Silver is not only a precious metal. It is also an industrial metal. That dual identity is exactly what makes it so volatile. It reacts to monetary policy, the U.S. dollar, inflation expectations, safe-haven demand, solar demand, electronics, electric vehicles, AI infrastructure, and data centers.
According to recent market research from the Silver Institute and Metals Focus, the silver market is expected to remain in structural deficit in 2026. This would mark the sixth consecutive year in which total demand exceeds total supply.
That matters.
A structural deficit does not mean price must rise every day. It means that the long-term supply-demand balance remains tight. In that environment, every technical support zone becomes more important, because there is a fundamental reason for buyers to defend weakness.
At the same time, the story is not perfectly one-sided. High prices are already affecting some areas of demand. Photovoltaic demand is expected to decline as manufacturers reduce the amount of silver used per solar cell and search for substitutions. Jewelry and silverware demand are also sensitive to elevated prices.
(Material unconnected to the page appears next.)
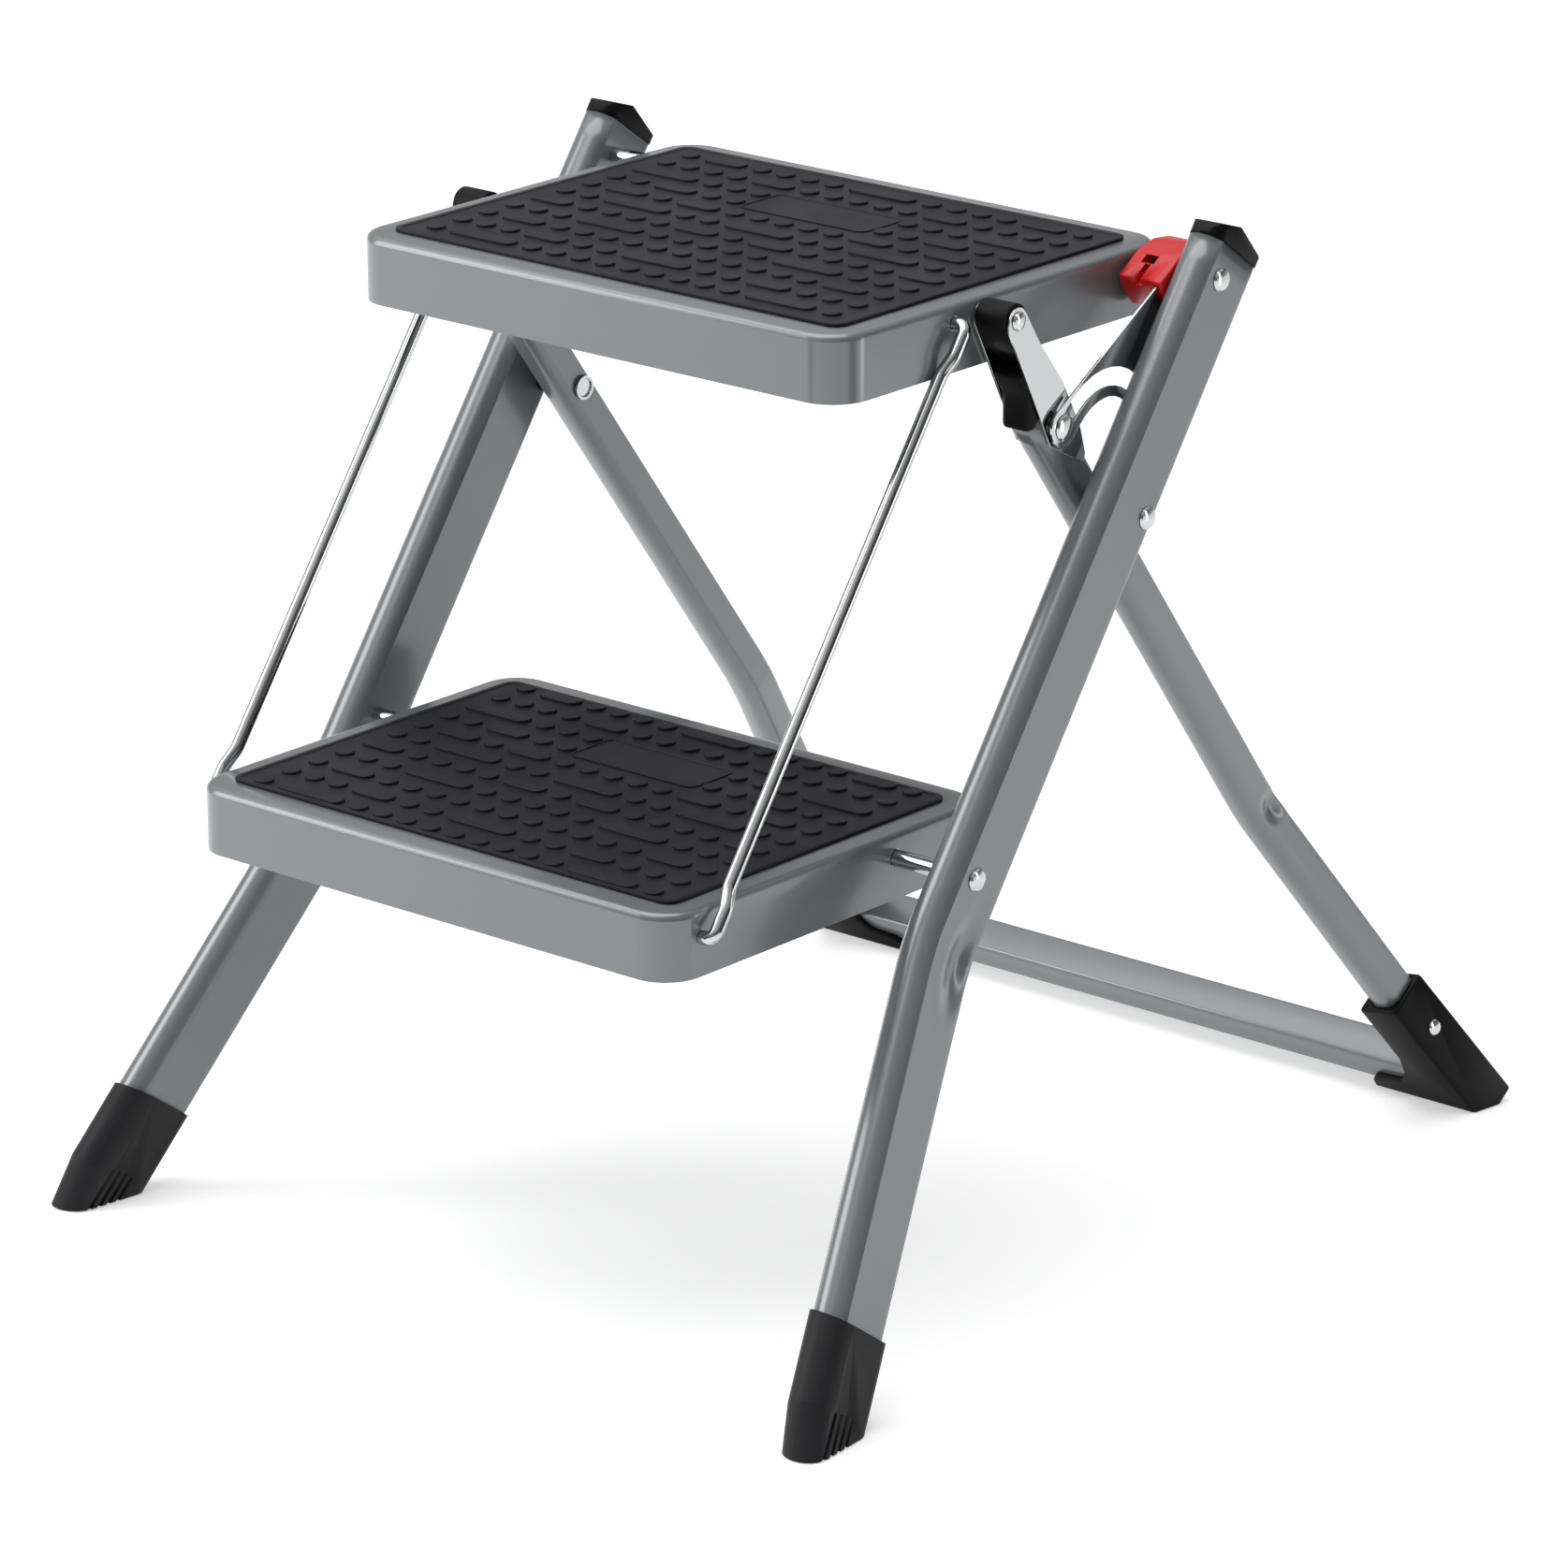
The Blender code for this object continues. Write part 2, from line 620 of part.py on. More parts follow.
def rear_cap(word, side):
    """Cap on a rear leg's top, wrapped round the tube's front, with a plug in the tube."""
    down = REAR_DOWN
    normal = Vector((-REAR_DOWN.y, REAR_DOWN.x))

    def spot(up, back):
        return CROSS - down * (REAR_ABOVE + up) + normal * back

    front = -REAR_AHEAD - REAR_CAP_PROUD
    knee_back = (KNEE - CROSS).dot(normal)
    upward = atan2(-down.y, -down.x) * 180.0 / pi
    first = upward - asin((REAR_BEHIND - knee_back) / REAR_CAP_R) * 180.0 / pi
    last = LINK_UP_DEG + asin(REAR_CAP_FRONT / REAR_CAP_R) * 180.0 / pi
    crown = arc(KNEE, REAR_CAP_R, first, last, 2)
    face = [crown[-1], arm_spot(ARM_LONG - REAR_CAP_SHOULDER, -REAR_CAP_FRONT), spot(REAR_CAP_RISE, front),
            spot(-REAR_CAP_SKIRT, front)]
    wrap = REAR_CAP_WRAP - REAR_AHEAD
    outline = [spot(GAP, REAR_BEHIND)] + crown[:-1] + face + [spot(-REAR_CAP_SKIRT, wrap), spot(GAP, wrap)]
    cap = side_plate("rear_cap_" + word, [outline], side * REAR_IN, side * REAR_OUT)
    round_edges(cap, face, REAR_CAP_ROUND)
    middle = REAR_IN + REAR_WIDTH / 2.0
    seat = swept(cap.name + "_seat", [rear_section(GAP)],
                 [(middle, -REAR_ABOVE - GAP / 2.0), (middle, -REAR_ABOVE + 2.0 * REAR_CAP_SKIRT)],
                 side, REAR_PLANE, cutters)
    boolean(cap, seat)
    plug = swept(cap.name + "_plug", [rear_section(-REAR_WALL - PLUG_CLEAR)],
                 [(middle, -REAR_ABOVE - PLUG_ROOT), (middle, -REAR_ABOVE + REAR_PLUG)],
                 side, REAR_PLANE, cutters)
    boolean(cap, plug, "UNION")
    finish(cap, BLACK)


def heel_edge(down, sign):
    """Outer (+1) or inner (-1) edge of a rear foot's sleeve at a distance below CROSS."""
    half = (REAR_WIDTH / 2.0 + HEEL_WALL) * sqrt(1.0 + REAR_SPLAY ** 2)
    flare = HEEL_FLARE * (down - HEEL_TOP) / (HEEL_LOW - HEEL_TOP) if sign > 0.0 else 0.0
    return rear_middle(down) + sign * half + flare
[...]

But other demand channels remain important. AI infrastructure, data centers, electronics, automotive applications, power systems, and investment demand continue to support the broader silver thesis.
This is why silver should not be analyzed only as a “safe haven” or only as an “industrial metal.” It is both.
Macro Environment
The macro backdrop also matters.
Silver tends to benefit when the U.S. dollar weakens, when real rates fall, or when investors expect central banks to become more supportive. Recent market conditions have included a weaker dollar and reduced concerns about additional Federal Reserve rate hikes, which have helped precious metals recover.
However, silver remains highly sensitive to changes in interest-rate expectations. A stronger dollar or a renewed hawkish shift from the Federal Reserve could pressure the metal again, even if the long-term supply-demand structure remains supportive.
That is why the chart is essential.
Fundamentals explain why silver may deserve attention.
Price structure tells us whether the market agrees.
Market Interpretation
The current silver chart suggests that the market may be trying to shift from correction back into recovery.
But the word “may” is important.
The rebound from point D is encouraging, but the market still needs confirmation. The 70 to 72 area is the first major test. If silver can reclaim and hold that zone, the technical picture becomes stronger. If it fails there, the move may remain only a short-term bounce inside a broader correction.
For now, the message is clear:
Structure first.
Confirmation second.
Fundamental story last.
Silver has the fundamental background of a tight market, but the next phase depends on whether price can turn the D-point reaction into a confirmed higher-low structure.
Key Levels to Watch
Support: 60 to 62
Current decision zone: 70 to 72
First resistance: 76 to 78
Secondary resistance: 82 to 85
Major technical target: 90 area
Invalidation zone: A daily breakdown below D
Conclusion
Silver remains one of the most interesting markets in 2026 because it combines two powerful forces: monetary demand and industrial demand.
The attached daily chart shows a completed harmonic Shark structure and a strong reaction from the D zone. That gives silver a potential technical recovery setup.
But the market still needs confirmation.
If price holds above the low 60s and reclaims the 70 to 72 area, the structure supports a continuation toward higher resistance levels. If price fails and breaks below D, the bullish recovery setup is invalidated.
In a market this volatile, the opportunity is not in prediction.
The opportunity is in structure, confirmation, and position sizing.
Legal Disclaimer
This article is provided for educational and informational purposes only and should not be considered financial advice, investment advice, trading advice, or a recommendation to buy or sell silver futures, physical silver, ETFs, CFDs, options, or any other financial instrument.
Trading and investing involve substantial risk, including the possible loss of principal. Futures and CFDs are leveraged instruments and may not be suitable for all investors. Past performance, chart patterns, and technical structures do not guarantee future results.
Readers should conduct their own research, consider their financial situation, and consult with a licensed financial advisor before making any investment or trading decision. The author may hold positions in the instruments discussed.